Arne Nordheim - Colorazione / Fem kryptofonier / Link / Den første sommerfugl
Cikada Duo
Lindberg Lyd 2L 39. Duration: 53:39
http://www.arnenordheim.com/
http://www.2l.no/
Arne Nordheim's name rings with a certain magic. It has been enriched with a nobility that is only bestowed the unusual ones; the true originals. In his art, Arne Nordheim (b.1931) has collected a prism of wondrous nuances, which reflect back on the name that is his.
A light snow is falling peacefully over my Scandinavian habitat as November is getting ready for the changeover to December. My skis stand ready in the hallway waiting for the snowfall to thicken; a cup of hot, black coffee sits by the computer – and the music from Arne Nordheim’s new CD on the Lindberg Lyd label seeps into my ears through headphones. It’s an adventure to sit back and let life happen. Right now Arne Nordheim is happening in my life. I give the music time and space, just like it seems my life is giving me time and space, inside my thoughts and dreams.
Lindberg Lyd is a comparably new Norwegian label that puts a strong emphasis on quality, sound wise and artistically. This is apparent from just causally browsing the Nordheim album, which just arrived, and I’m talking about layout and looks as well as factual, printed liner notes and the musical content. Most record companies miss out on at least one of these aspects, but not so Lindberg Lyd (which is translated Lindberg Sound).
The release comes in the Super Audio format with 5.1 surround, but can be played on any CD player. The liner notes are printed in Norwegian and English.
The musicians – the Cikada Duo – are Kenneth Karlsson [piano / synthesizer] and Bjørn Rabben [percussion], but they are joined by Åke Parmerud [electronics] and Elisabeth Holmertz [soprano vocals] at certain instances.
I think Kenneth Karlsson is the author of the liner notes. In them he lets on that Arne Nordheim was the one who initiated this project. He wished to record an updated, electronic version of Respons III, having a hunch that Cikada Duo would master it well, so he got in touch. Of course, when Arne Nordheim gets in touch in Norway, it’s the same phenomenon as when Karlheinz Stockhausen gets in touch, or Terry Riley: Everyone gets really attentive and observant! This contact was made a long time ago, though, in the early 1990s. Kenneth Karlsson describes the original 1960s tape of Respons III as quite simple. Nordheim wished to add, for example, bell sounds. The changes he wanted to make, probably were what he’d always had in mind, but wasn’t able to realize until technology caught up with his ingenuity. The sound technician Mats Claesson and Arne Nordheim also sampled sounds for Kenneth Karlsson’s synthesizer. In the process Respons III changed enough to obtain a new title; Link, which rests on track 7 on this CD.

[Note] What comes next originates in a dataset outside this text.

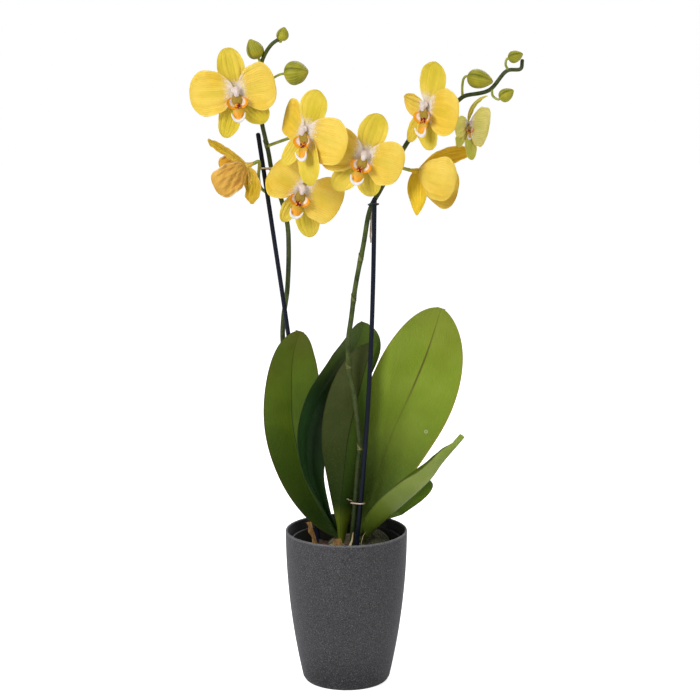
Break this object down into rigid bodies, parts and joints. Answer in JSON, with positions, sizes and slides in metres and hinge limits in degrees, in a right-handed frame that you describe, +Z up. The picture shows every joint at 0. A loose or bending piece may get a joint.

Shortly after the first performance of Link in 1993, Nordheim called again and said he had a work called Colorazione, for Hammond organ, percussion, two tape recorders and electronics. Karlsson says in his liner notes that Colorazione means a lot to the composer, because the idea behind the work – the method, if you will – has fascinated Nordheim since he was young. When the musicians play, the sound is continuously recorded and played back through loud speakers, delayed 15 seconds. Sometimes the sound is channeled through ring modulators, altering and distorting the music.

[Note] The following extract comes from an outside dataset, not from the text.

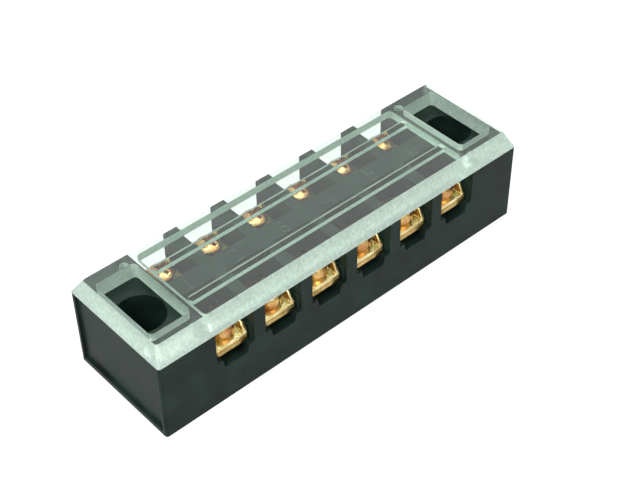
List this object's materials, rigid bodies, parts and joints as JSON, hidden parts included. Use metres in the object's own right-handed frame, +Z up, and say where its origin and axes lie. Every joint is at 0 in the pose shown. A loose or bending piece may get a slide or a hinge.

The score for Colorazione is a graphic one, except for a brief sequence at 6:30, when a melody appears. The delay is a primitive one indeed, working like the early San Francisco Tape Music Center experiments by Terry Riley, Pauline Oliveros and others in the 1960s: The tape ran from one tape recorder that recorded the sound, to another one that played the sound, placed some distance away, achieving the desired 15 seconds. When the piece was to be played again by Cikada Duo in the 1990s, the primitive delay was exchanged for an electronic one, thus making the tape recorders superfluous.
The collaboration with Nordheim continued when Cikada Duo staged a series of concerts across Europe with a program entirely comprised of his music. The Norwegian singer Hilde Torgersen joined the duo to perform, among other works, Den første sommerfugl (The First Butterfly), in an electronic version. These concerts would take place in sometimes rather unusual settings: in metal workshops, in caves, on a raft on a lake, at a parliament session etcetera.

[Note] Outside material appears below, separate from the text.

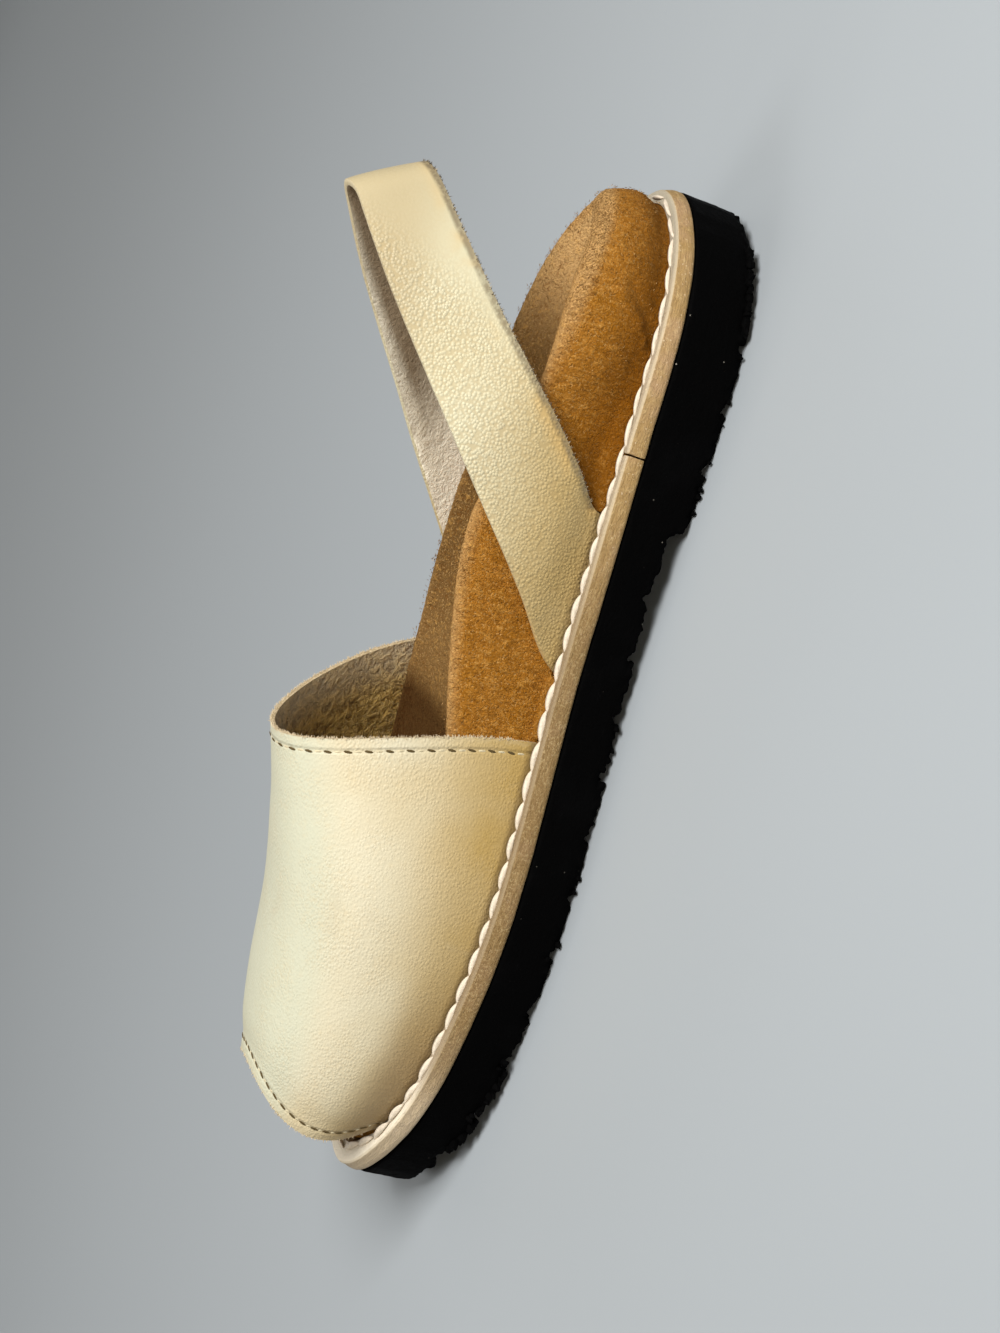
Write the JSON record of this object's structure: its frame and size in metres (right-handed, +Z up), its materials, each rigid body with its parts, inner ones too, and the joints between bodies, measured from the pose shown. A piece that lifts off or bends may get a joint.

Den første sommerfugl was scored for harp and voice, set to a poem by Henrik Wergeland. Here Kenneth Karlsson has used a sound akin to an electric piano, supplementing Bjørn Rabben’s vibraphone. This version rose out of the rehearsals for this CD.
Hilde Torgersen and the Cikada Duo premiered the commissioned Nordheim work 5 Kryptofonier, based on surviving fragments of the writings of Greek poet Archilochus (600 B.C.) in 2001. Since Torgersen suffered the consequences of a car accident, Cikada Duo had to find another collaborator for female vocal parts. She is present on this CD, and her name is Elisabeth Holmertz.
The Swedish veteran of the middle generation of electro acoustic composers, Åke Parmerud (b.1953), began working with the Cikada Duo in the 1990s. Since then this constellation has conducted a number of projects of various kinds. Out of the works on this CD they have performed Link and Colorazione, and Parmerud is present on this phonogram.
Track 1. Colorazione (1968 / 1982) [18:45]
Colorazione begins in the deep, in the bottomless void of space, out of which ominous disturbances on the surface of the incomprehensible rise like dark chords of unrest, at first like the woeful dark dreams of a wakening god, alone in his Gustave Doré might among the star clusters.
Later a more harmonious drone fills the dark like the swell of calm light on a nocturnal ocean, anatomies resting in gravity, and the heaving, equable velvet is stung by the glitter of metallic percussion. I get the notion of a cosmic dawn.
After some time has passed, the smooth surface of this looming imminence reaches a critical wobble frequency, and cracks up into a thorny and rocky splinter world of rushing, bouncing and ricocheting percussion, later calming down into watchful, spaying scouting in the synthesizer, intelligently supported by lenient percussive messages. The pausing is critical here, making all the difference, building up a cat in the grass focus that the listener gets mighty caught-up in.
The percussion in fact takes up the cudgels for the development here.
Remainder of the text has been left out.